Cynthia Shen, Mario Krenn, Sagi Eppel, and Alan Aspuru-Guzik
Computer-based de-novo molecular design is a major a challenge in cheminformatics today. Numerous AI methodologies for inverse molecular design aim to optimize molecules for a particular chemical property. Here, we introduce PASITHEA, a generative model for molecules that applies inceptionism techniques from computer vision. Inceptionism allows visualizing the role of a specific layer of a neural network by reversing the network classification training and maximizing the layer activation. We generalize the inceptionism technique for inverse molecular design: the inverse training focuses on the output layer, which contains the predicted chemical property.

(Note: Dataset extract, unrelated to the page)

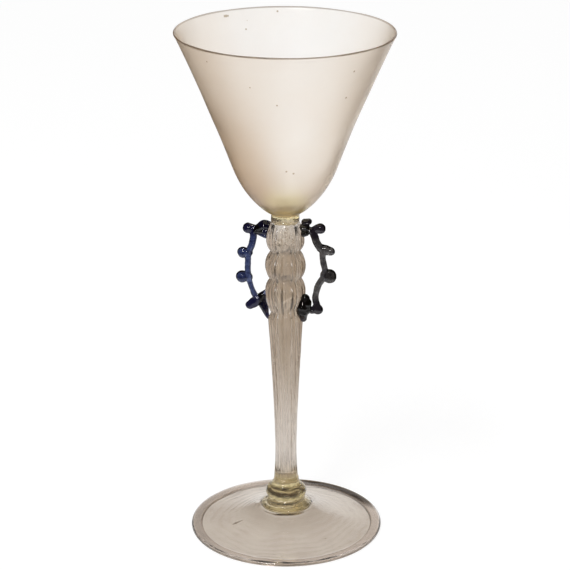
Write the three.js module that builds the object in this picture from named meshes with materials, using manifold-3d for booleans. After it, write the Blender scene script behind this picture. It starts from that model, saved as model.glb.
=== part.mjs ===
// Winged goblet: a drinking glass blown and worked at the furnace, in millimetres, +Z up.
// The origin is on the axis of the glass, at the table that the folded foot stands on.
// The two wings lie in the XZ plane, the left one towards -X and the right one towards +X.
import * as THREE from 'three';
import { mergeVertices } from 'three/addons/utils/BufferGeometryUtils.js';
import Module from 'manifold-3d';

// Foot: a shallow cone of thin glass with its edge folded under into a flat hem
const footRadius = 46.9;
const footHeight = 11.5;
const footWall = 1.2;
const footCore = 3;
const foldWidth = 5.4;
const foldGap = 0.6;

// Mark left under the foot where the working rod was cracked off
const scarRadius = 4.5;
const scarWidth = 1.8;
const scarHeight = 0.5;

// Foot collar: the disc of greenish glass that joins the ring to the foot
const footCollarHeight = 4.5;
const footCollarRadius = 12.6;
const footCollarTopRadius = 9;

// Ring: the round knop under the stem, drawn up to a neck
const ringHeight = 10.2;
const ringRadius = 10;
const ringRoll = 2.9;
const ringNeckRadius = 5.9;

// Stem: one mould-blown ribbed tube, a long tapering shaft below and three bulbs above
const shaftLength = 82.5;
const shaftBaseRadius = 5.7;
const shaftNarrowRadius = 4.95;
const shaftNarrowHeight = 16.5;
const shoulderRadius = 8.15;
const shoulderFall = 5.5;
const shoulderNeckRadius = 7;
const lowerBulb = { radius: 9.4, rise: 9.5, fall: 6, neck: 7.3 };
const middleBulb = { radius: 9.45, rise: 6.5, fall: 7.3, neck: 6.7 };
const upperBulb = { radius: 8.85, rise: 5.2, fall: 9.5, neck: 6.5 };
const stemWall = 1.9;
const ribCount = 16;
const ribDepth = 0.7;
const ribTwist = 14;
const ribFade = 4;

// Bowl collar: the short greenish neck between the stem and the bowl
const bowlCollarHeight = 4;
const bowlCollarSwell = 0.4;

// Bowl: a thin flaring cone on a rounded base, with its slopes as radius gained for each height
const bowlHeight = 87.8;
const bowlRimRadius = 51.4;
const bowlWall = 1.2;
const bowlCore = 2.9;
const bowlBaseRadius = 6.9;
const bellyHeight = 22.5;
const bellyRadius = 24.4;
const bellySlope = 0.37;
const rimSlope = 0.455;

// Wings: a pad of dark blue glass at each end, and between them a thread pinched into lobes.
// They are drawn in steps: so many from the shoulder's neck up to the upper bulb's widest place,
// and each as long as wingStep out from the stem and in a lump's radius
const wingSteps = 34.5;
const wingStep = 1;
const threadRadius = 1.5;
const lobeFlatness = 0.85;
const upperPadWidth = 6;
const lowerPadWidth = 8;
const lowerPadSkew = 2;
const seatClearance = 0.3;

// Facets
const roundSides = 48;
const collarSides = 32;
const sidesPerRib = 3;
const threadSides = 8;
const threadSteps = 26;
const lobeSides = 10;
const padSides = 12;

// Heights in the stem's own frame, from its lower end
const shoulderAt = shaftLength;
const shoulderNeckAt = shoulderAt + shoulderFall;
const lowerBulbAt = shoulderNeckAt + lowerBulb.rise;
const lowerNeckAt = lowerBulbAt + lowerBulb.fall;
const middleBulbAt = lowerNeckAt + middleBulb.rise;
const middleNeckAt = middleBulbAt + middleBulb.fall;
const upperBulbAt = middleNeckAt + upperBulb.rise;
const stemLength = upperBulbAt + upperBulb.fall;

const wasm = await Module();
wasm.setup();

const point = (radius, height) => new THREE.Vector2(radius, height);

// Merges shared vertices and drops the flat triangles at a pole
function weld(geometry) {
  const bare = geometry.clone();
  bare.deleteAttribute('normal');
  bare.deleteAttribute('uv');
  const welded = mergeVertices(bare);
  const index = welded.index.array;
  const kept = [];
  for (let i = 0; i < index.length; i += 3) {
    const [a, b, c] = [index[i], index[i + 1], index[i + 2]];
    if (a !== b && b !== c && c !== a) kept.push(a, b, c);
  }
  welded.setIndex(kept);
  welded.computeVertexNormals();
  return welded;
}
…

PASITHEA is a gradient-based technique that optimizes molecular structure for a target property. First, we train the neural network on a random subset of QM9 dataset to predict the logarithm of the partition coefficient. The partition coefficient measures lipophilicity and is an important property of drug molecules. We use the string molecular representation SELFIES, which enforces a continuous sequence mapping to valid molecules. The training involves standard feedforward and backpropagation process; the network iteratively improves its predictions through mini-batch gradient descent. Then, we invert the training of the network to generate new variants of molecules in a process referred to as deep dreaming. In this process, the weights and biases of the network layers are fixed, while the input molecule is gradually modified to match the target property value. The error between the predicted value and the target value is minimized through backpropagation and used to compute the gradient with respect to molecular encoding.
We expect that extending PASITHEA to larger datasets, molecules and more complex properties will lead to advances in the design of new molecules as well as the interpretation and explanation of machine learning models. The full code, along with the model, is available on GitHub.
Machine Learning: Science and Technology, 2, 3, 03LT02, 2021-07-13.